### REQUIREMENT
Write out the listing in full, matching it word for word.

### SOURCE DATA

^^^^^^^^^^^^^^^^

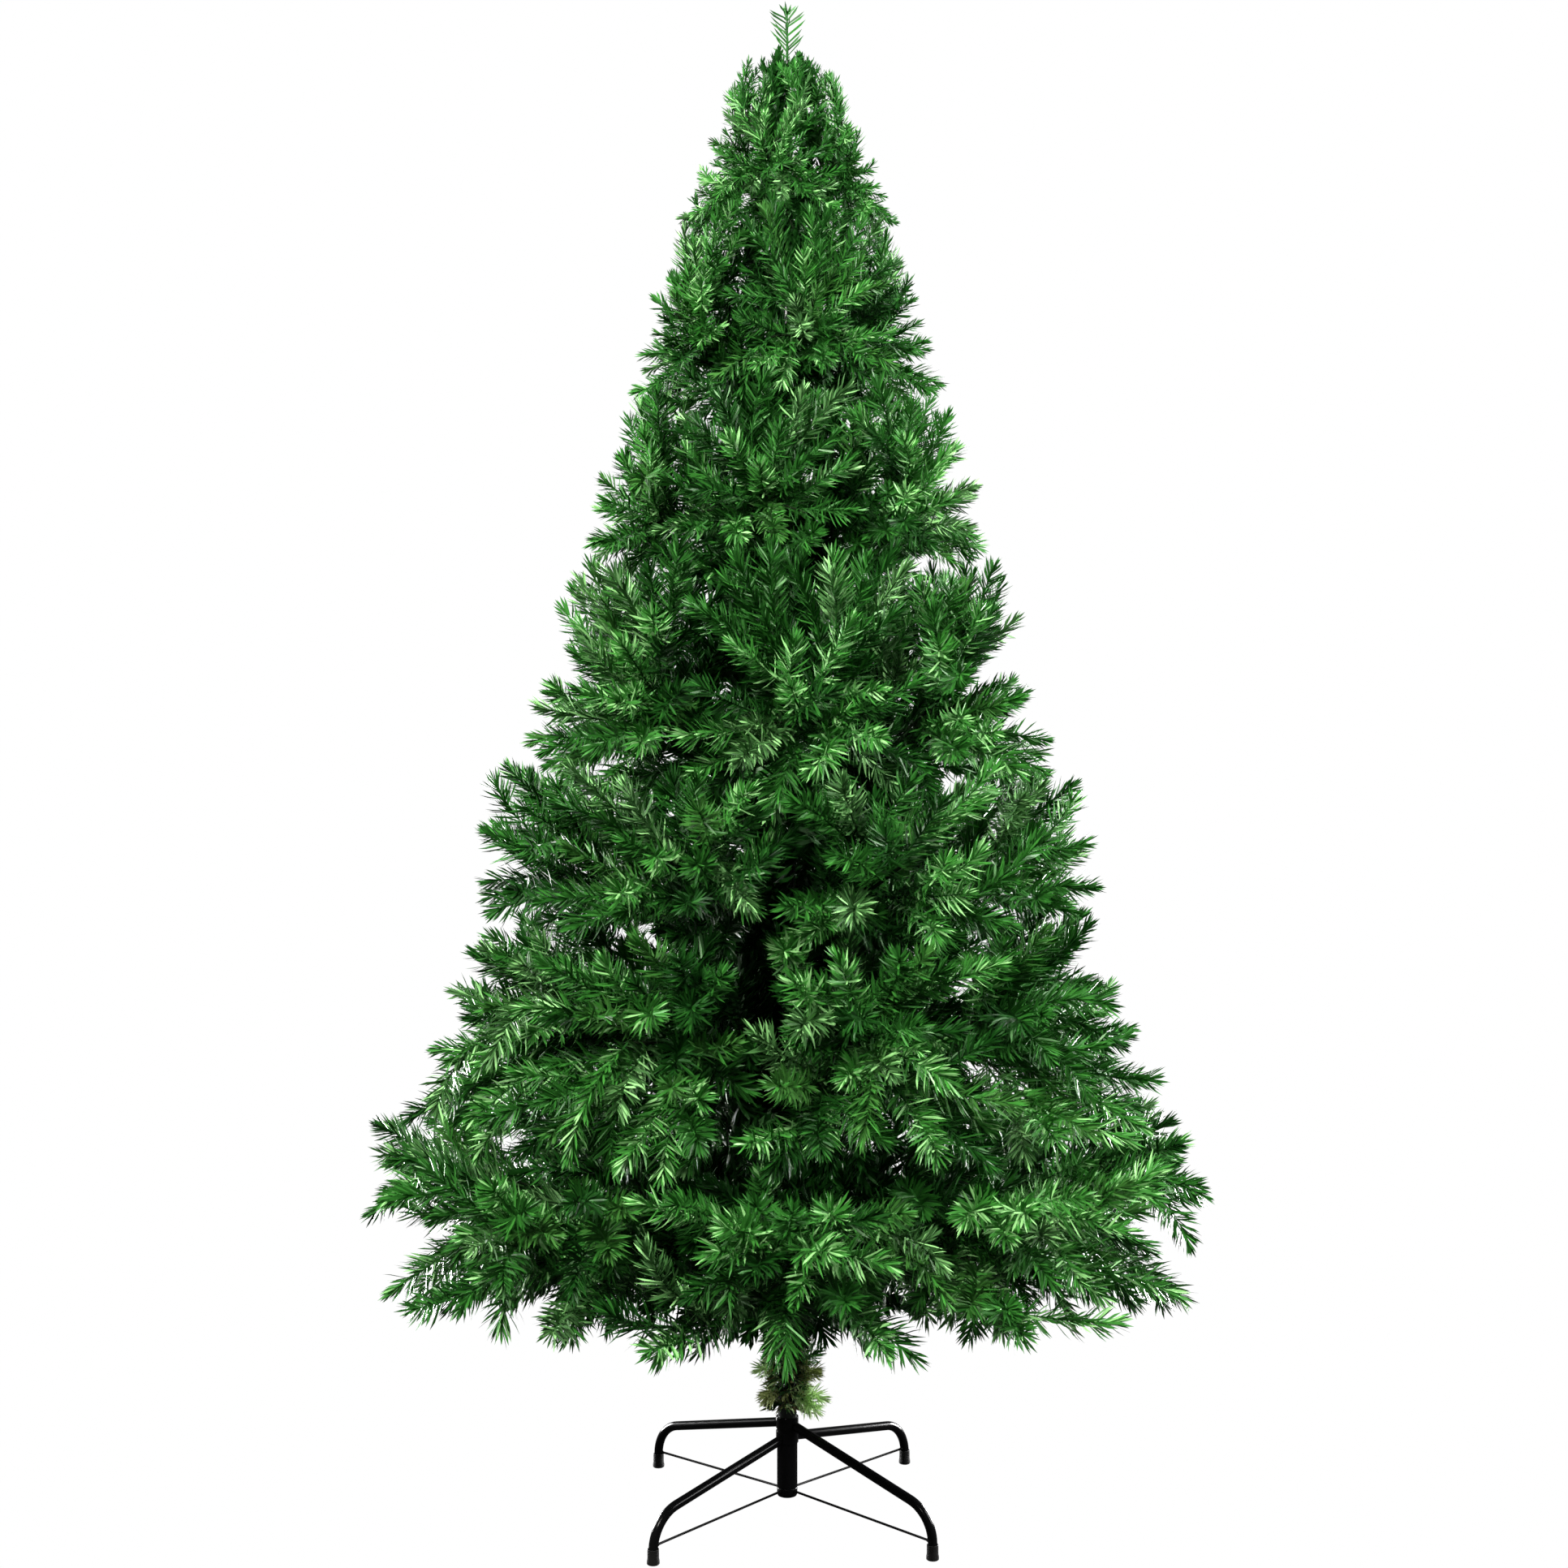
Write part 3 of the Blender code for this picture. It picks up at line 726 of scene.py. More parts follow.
def twig_curve(space, bough, twig, chance):
    """The start, bend and end of a twig that forks off a bough."""
    start = bezier(*bough, twig.fork)
    across = twig.across + chance.uniform(-SIDE_JITTER, SIDE_JITTER)
    up = twig.up + chance.uniform(-UP_JITTER, UP_JITTER)
    end = space.point(twig.reach, across, up)
    ahead = bezier(*bough, twig.fork + TWIG_AHEAD) - start
    bend = start + ahead.normalized() * (TWIG_BEND * (end - start).length)
    return start, bend, end


def knots_of(curve):
    """Places and directions along a bough or twig where tips may fork off."""
    start, bend, end = curve
    count = max(2, round((end - start).length / KNOT_APART))
    knots = []
    for number in range(count + 1):
        share = number / count
        ahead = (bend - start) * (1.0 - share) + (end - bend) * share
        knots.append((bezier(*curve, share), ahead.normalized()))
    return knots


def spread_up(space, skin, up):
    """A place up a tier, spread past its floor and ceiling to cover the gaps between tiers. The
    lowest tier stays open from below and the top tier stays clear of the leader."""
    if space.number == 0:
        below = OPEN_BELOW[SKINS.index(skin)]
        return below + (1.0 - below) * up
    above = min(skin.spill, TOP_SPILL) if space.number == len(TIERS) - 1 else skin.spill
    return -skin.spill + (1.0 + skin.spill + above) * up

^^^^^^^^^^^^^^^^

### SOLVED EXERCISE
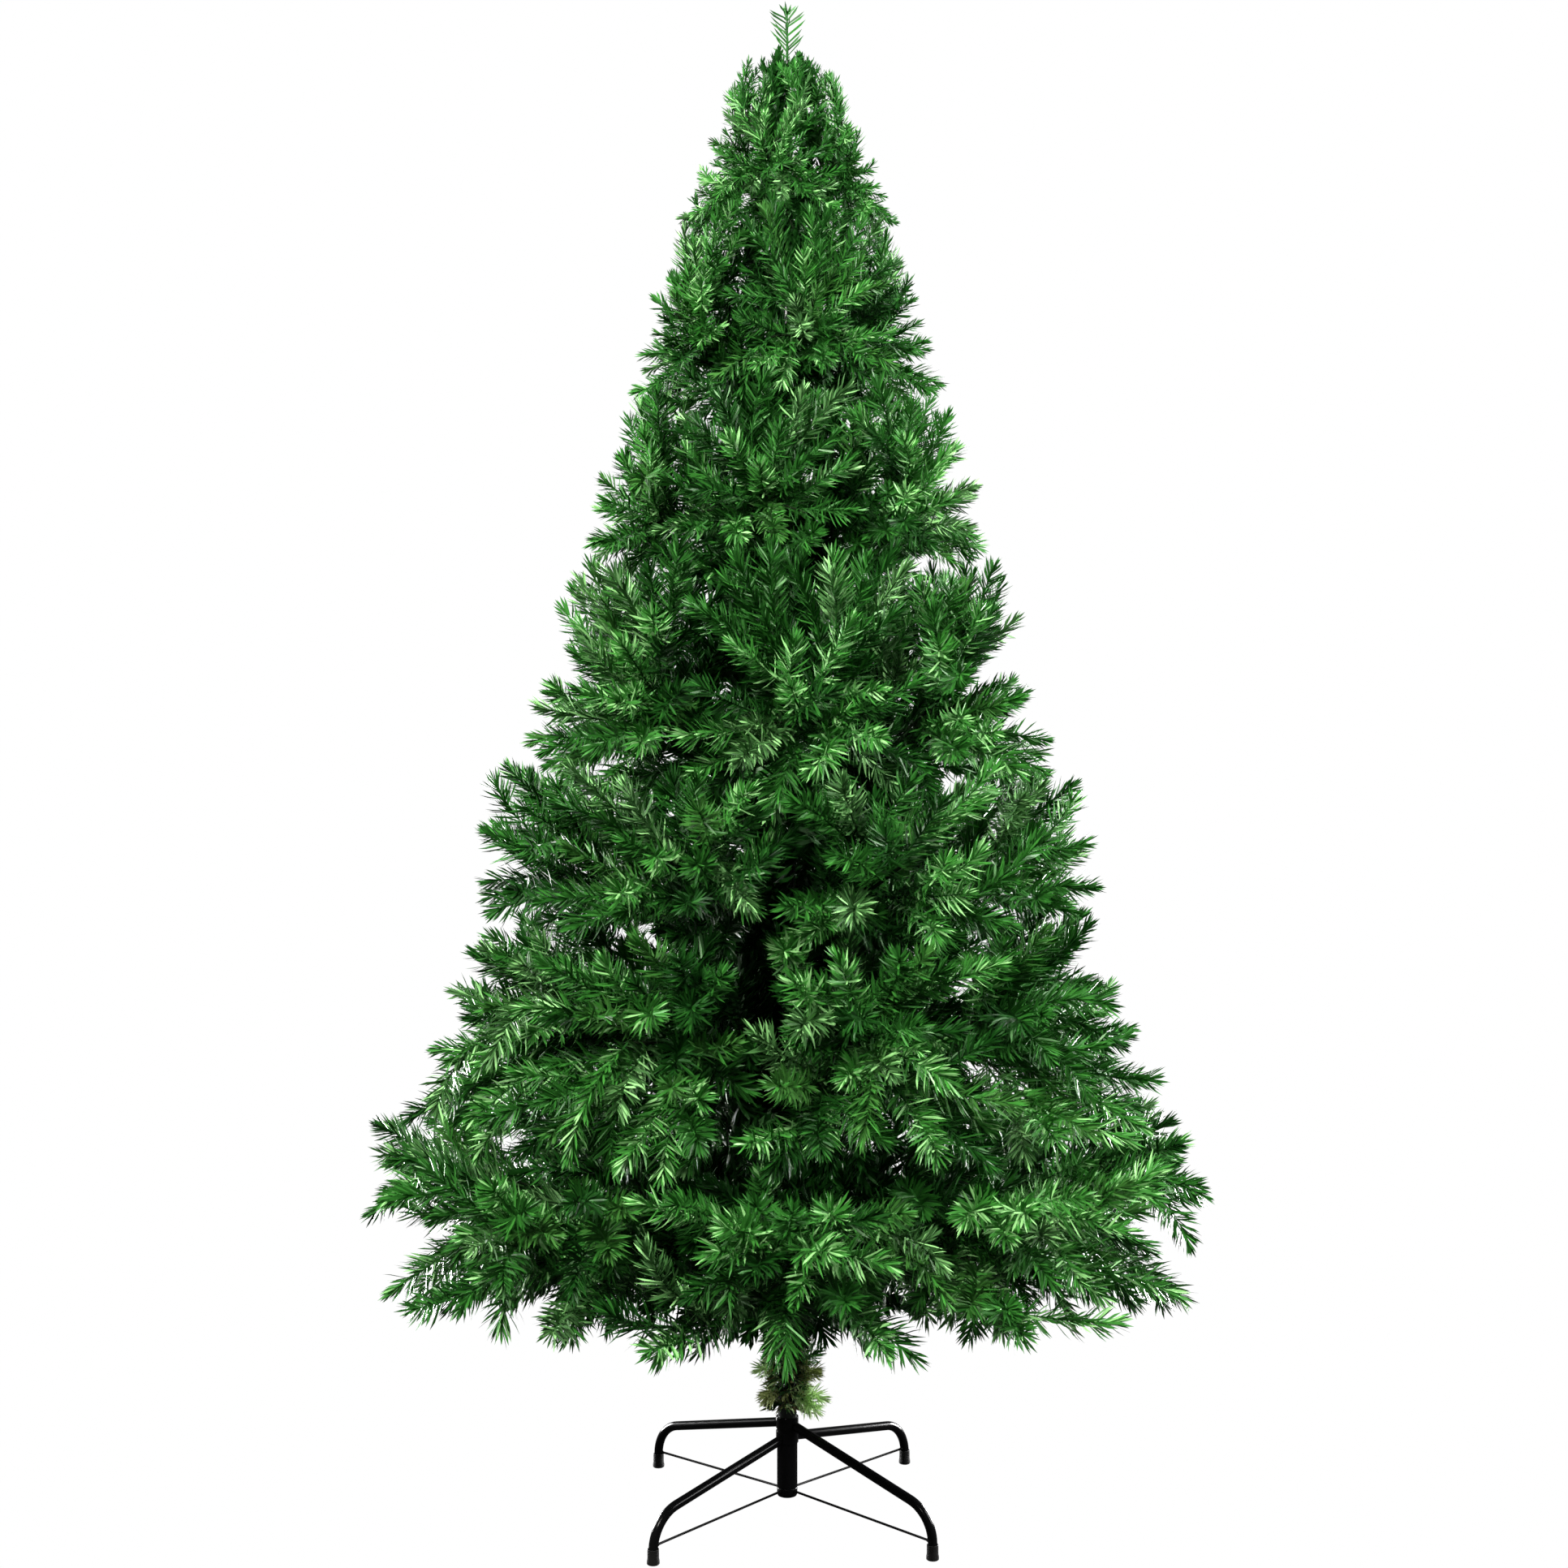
Write part 3 of the Blender code for this picture. It picks up at line 726 of scene.py. More parts follow.
def twig_curve(space, bough, twig, chance):
    """The start, bend and end of a twig that forks off a bough."""
    start = bezier(*bough, twig.fork)
    across = twig.across + chance.uniform(-SIDE_JITTER, SIDE_JITTER)
    up = twig.up + chance.uniform(-UP_JITTER, UP_JITTER)
    end = space.point(twig.reach, across, up)
    ahead = bezier(*bough, twig.fork + TWIG_AHEAD) - start
    bend = start + ahead.normalized() * (TWIG_BEND * (end - start).length)
    return start, bend, end


def knots_of(curve):
    """Places and directions along a bough or twig where tips may fork off."""
    start, bend, end = curve
    count = max(2, round((end - start).length / KNOT_APART))
    knots = []
    for number in range(count + 1):
        share = number / count
        ahead = (bend - start) * (1.0 - share) + (end - bend) * share
        knots.append((bezier(*curve, share), ahead.normalized()))
    return knots


def spread_up(space, skin, up):
    """A place up a tier, spread past its floor and ceiling to cover the gaps between tiers. The
    lowest tier stays open from below and the top tier stays clear of the leader."""
    if space.number == 0:
        below = OPEN_BELOW[SKINS.index(skin)]
        return below + (1.0 - below) * up
    above = min(skin.spill, TOP_SPILL) if space.number == len(TIERS) - 1 else skin.spill
    return -skin.spill + (1.0 + skin.spill + above) * up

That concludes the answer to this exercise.